Als das neue nationalistische Regime mit westlicher Unterstützung an die Macht gelangte, fühlten sich jene Gebiete, die entweder mehrheitlich russisch waren (wie die Krim), oder Produkt des sowjetischen Industrievielvölkerstaates (wie der Donbass), nicht mehr repräsentiert. Sie wollten nicht von Feinden beherrscht werden, die ihnen die Ausübung ihrer Identität verweigern. Ein urdemokratisches Anliegen.

Wie in Jugoslawien scherte sich der Westen nicht um Demokratie oder wie Selbstbestimmung organisiert werden könnte, so dass sie zur größtmöglichen Freiheit der unterschiedlichen Identitäten in der größtmöglichen Einheit führen würde. Sondern er unterstützte einfach die prowestlichen Kräfte, um seinen politischen und wirtschaftlichen Einfluss zu vergrößern. Schal und rausch sind die antifaschistische Phrasen, die gegen Serbien in Stellung gebracht wurden, denn der ukrainische Nationalismus hat eine Traditionslinie zum Nationalsozialismus.

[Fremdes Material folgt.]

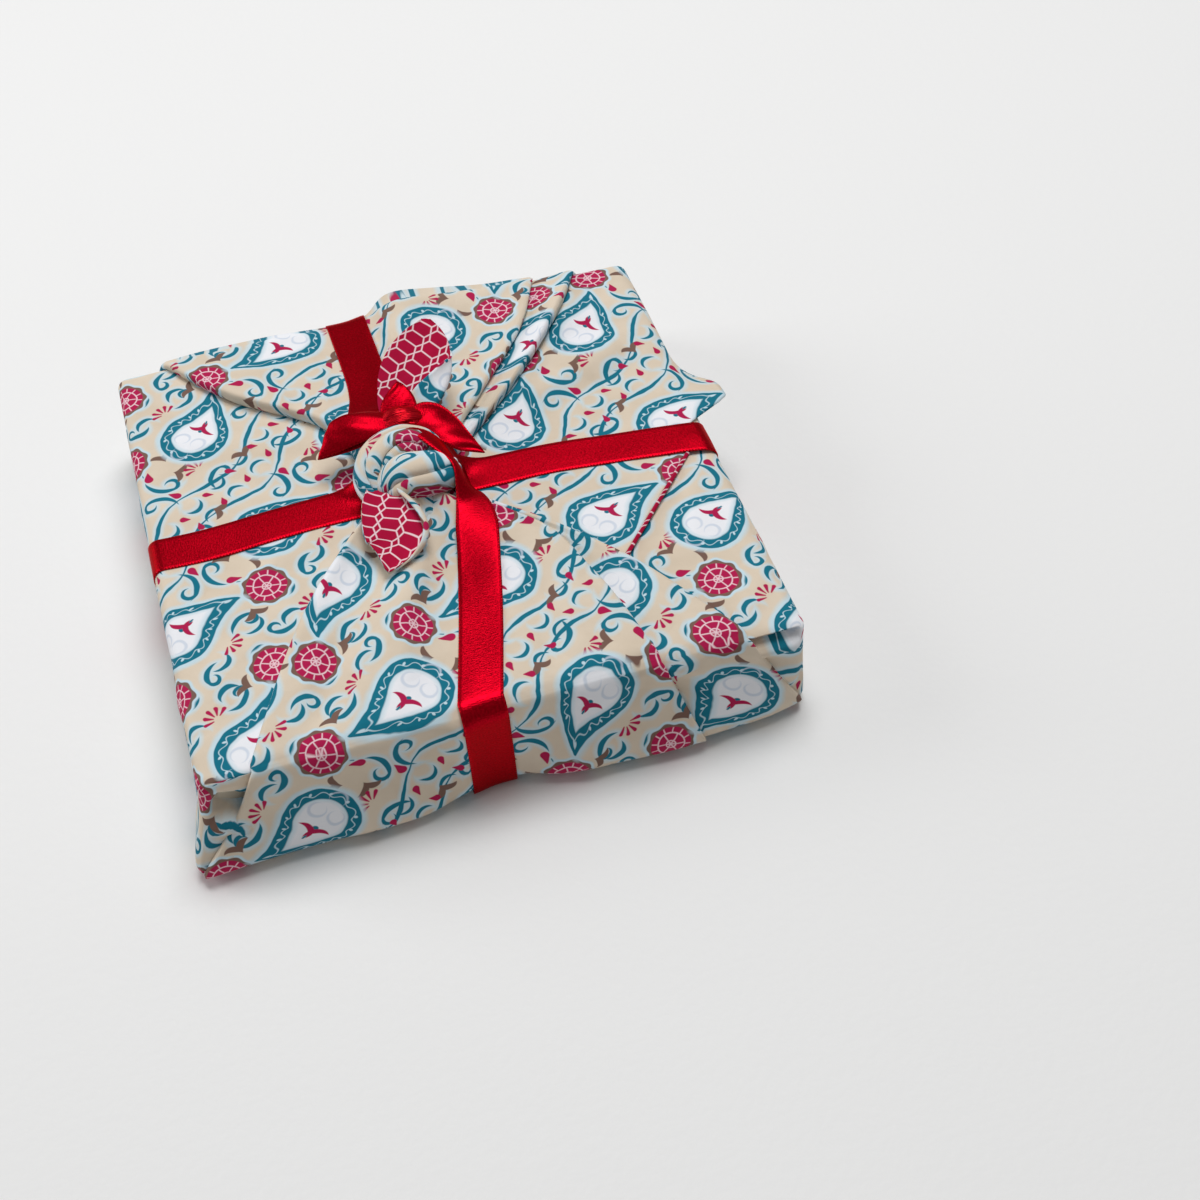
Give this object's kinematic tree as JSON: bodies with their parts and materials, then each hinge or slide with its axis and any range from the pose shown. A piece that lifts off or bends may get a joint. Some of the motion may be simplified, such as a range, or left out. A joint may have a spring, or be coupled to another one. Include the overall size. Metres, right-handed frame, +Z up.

Das qualitativ Neue: das passiert an den unmittelbaren Grenzen Russlands, das global nach wie vor den wichtigsten Opponenten der US-Weltordnung darstellt.

Die Bevölkerung der Ukraine geht dabei nicht nur wirtschaftlich vor die Hunde, sondern der Bürgerkrieg droht zu einem globalen Konflikt mit Russland zu werden – ein neuer kalter Krieg zum Erhalt des in der Krise befindlichen westlichen Herrschaftssystems, der auch in einen echten Krieg umschlagen kann.

Der jugoslawisch-serbische Widerstand war also ein Fanal für den Kampf gegen eine ungerechte und asoziale Weltordnung, die umgestürzt werden muss. Wieder und wieder versuchen es die peripheren Völker: nach den Palästinensern und Serben, sowie den Irakern und Afghanen ist nun die Revolte des Donbass an der Reihe. Hoffentlich können ihnen die Griechen bald zur Hilfe eilen.

Ehemalige Jugoslawisch-Österreichische Solidaritätsbewegung (JÖSB), die die täglichen Demonstrationen gegen die Nato-Bombardements mit organisiert hatte.